Ease of use is critical, and any delivery mechanisms that “gets in the way” of the user being productive is a distraction by any other name. Any feature or absence of a feature that results in a help desk ticket needs to be addressed. And, ideally, the delivery mechanisms must offer improved performance, ease of use and value for money to be able to unseat the incumbents. The ideal should be all three – but if a company can deliver two of these in a solution they will get traction in the marketplace.
It’s interesting how application delivery in the form of Containers has come full-circle. The much-loathed PC is a resilient little computing platform, one that has endured and survived huge changes in the last 40-odd years. Dismiss it at your peril. For me it’s testament to the economies of scale that the PC has honed over the years. Despite the rise of tablets and phones, these devices have excelled at delivering simple single-use applications.

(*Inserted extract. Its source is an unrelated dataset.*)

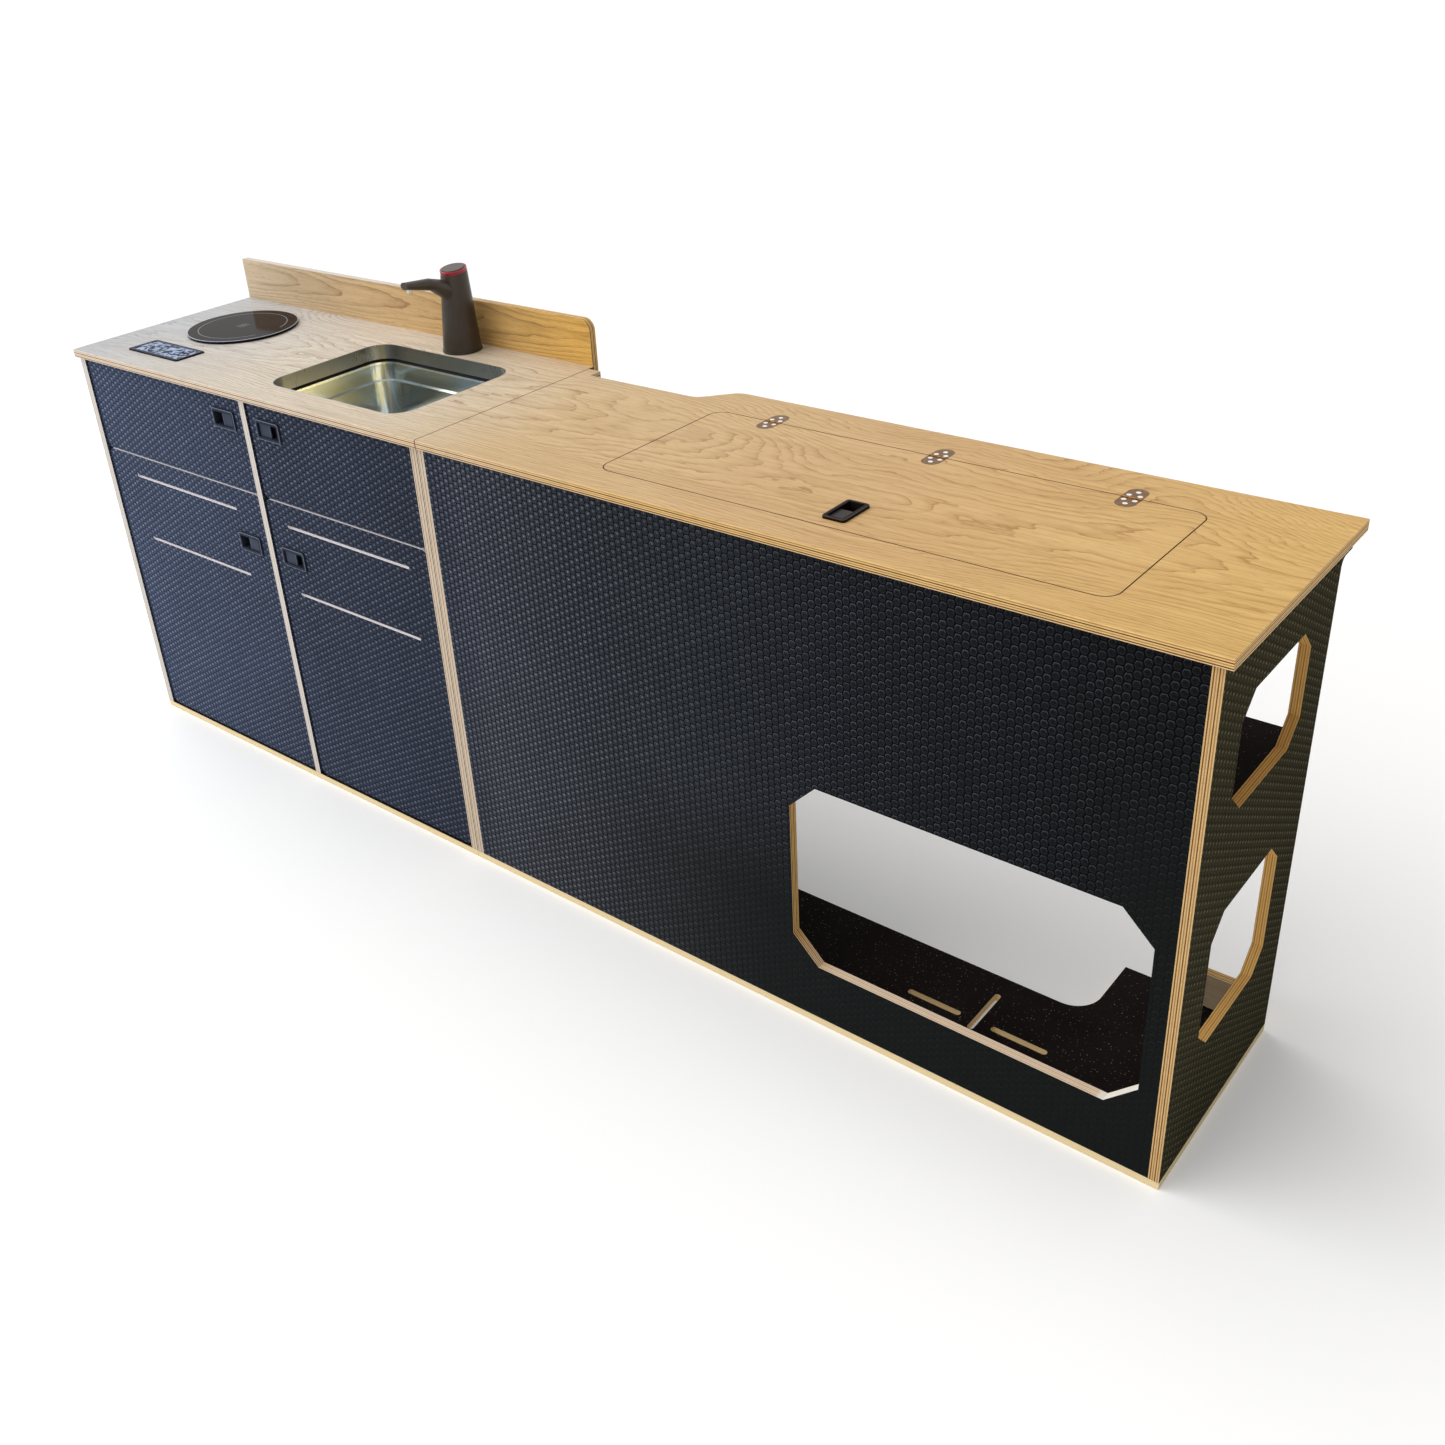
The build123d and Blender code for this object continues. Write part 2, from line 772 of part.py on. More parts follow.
mains_length = window_length * mains_share - 2 * socket_fit
usb_length = window_length * (1 - mains_share) - 2 * socket_fit
mains_x = socket_x - window_length / 2 + socket_fit + mains_length / 2
usb_x = socket_x + window_length / 2 - socket_fit - usb_length / 2

with BuildPart() as mains_socket:
    with BuildSketch(Plane.XY.offset(insert_top)):
        with Locations((mains_x, socket_y)):
            Rectangle(mains_length, window_width - 2 * socket_fit)
    extrude(amount=-socket_depth)
    with BuildSketch(Plane.XY.offset(insert_top)):
        with Locations((mains_x, socket_y + pin_slot_rise / 2)):
            Rectangle(pin_slot_width, pin_slot_length)
        with Locations((mains_x, socket_y - pin_slot_rise / 2)):
            with GridLocations(pin_slot_spread, socket_width, 2, 1):
                Rectangle(pin_slot_length, pin_slot_width)
    extrude(amount=-pin_slot_depth, mode=Mode.SUBTRACT)
save(mains_socket, "mains_socket")

with BuildPart() as usb_socket:
    with BuildSketch(Plane.XY.offset(insert_top)):
        with Locations((usb_x, socket_y)):
            Rectangle(usb_length, window_width - 2 * socket_fit)
    extrude(amount=-socket_depth)
    with BuildSketch(Plane.XY.offset(insert_top)):
        with Locations((usb_x, socket_y)):
            with GridLocations(usb_slot_pitch, usb_slot_pitch, 1, 2):
                Rectangle(usb_slot_length, usb_slot_width)
    extrude(amount=-usb_slot_depth, mode=Mode.SUBTRACT)
save(usb_socket, "usb_socket")

# Tap: the base stands still, and the body turns on its spigot
tap_base_top = top + tap_base_thickness
tap_body_bottom = tap_base_top + tap_float
tap_top_centre_y = tap_y + (tap_base_radius - tap_top_radius) * tap_lean_share
tap_top_z = top + tap_body_height

with BuildPart() as tap_base:
    with BuildSketch(Plane.XY.offset(top)):
        with Locations((sink_x, tap_y)):
            Circle(tap_base_radius)
    extrude(amount=tap_base_thickness)
    with BuildSketch(Plane.XY.offset(tap_base_top)):
        with Locations((sink_x, tap_y)):
            Circle(tap_spigot_radius)
    extrude(amount=tap_spigot_height)
    with BuildSketch(Plane.XY.offset(top)):
        with Locations((sink_x, tap_y)):
            Circle(tap_shank_radius)
    extrude(amount=-tap_shank_length)
    with BuildSketch(Plane.XY.offset(under_top)):
        with Locations((sink_x, tap_y)):
            RegularPolygon(tap_nut_radius, 6)
    extrude(amount=-tap_nut_thickness)
save(tap_base, "tap_base")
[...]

But when it comes to the more productive knowledge work, it’s still the Office Suite of applications they spend hours in front of writing reports, presentations and maintaining the dreaded spreadsheet. Alongside these business-critical end-user applications, is a whole raft of applications that customers want to carry on using well beyond the vendors perception of end-of-life. It’s for these reasons I think the “Container” approach as delivered by Droplet Computing has legs. I can see customers adopting not just a method of delivering legacy applications to any type of device (Windows, Mac, Linux) but also as an application delivery method for new applications too.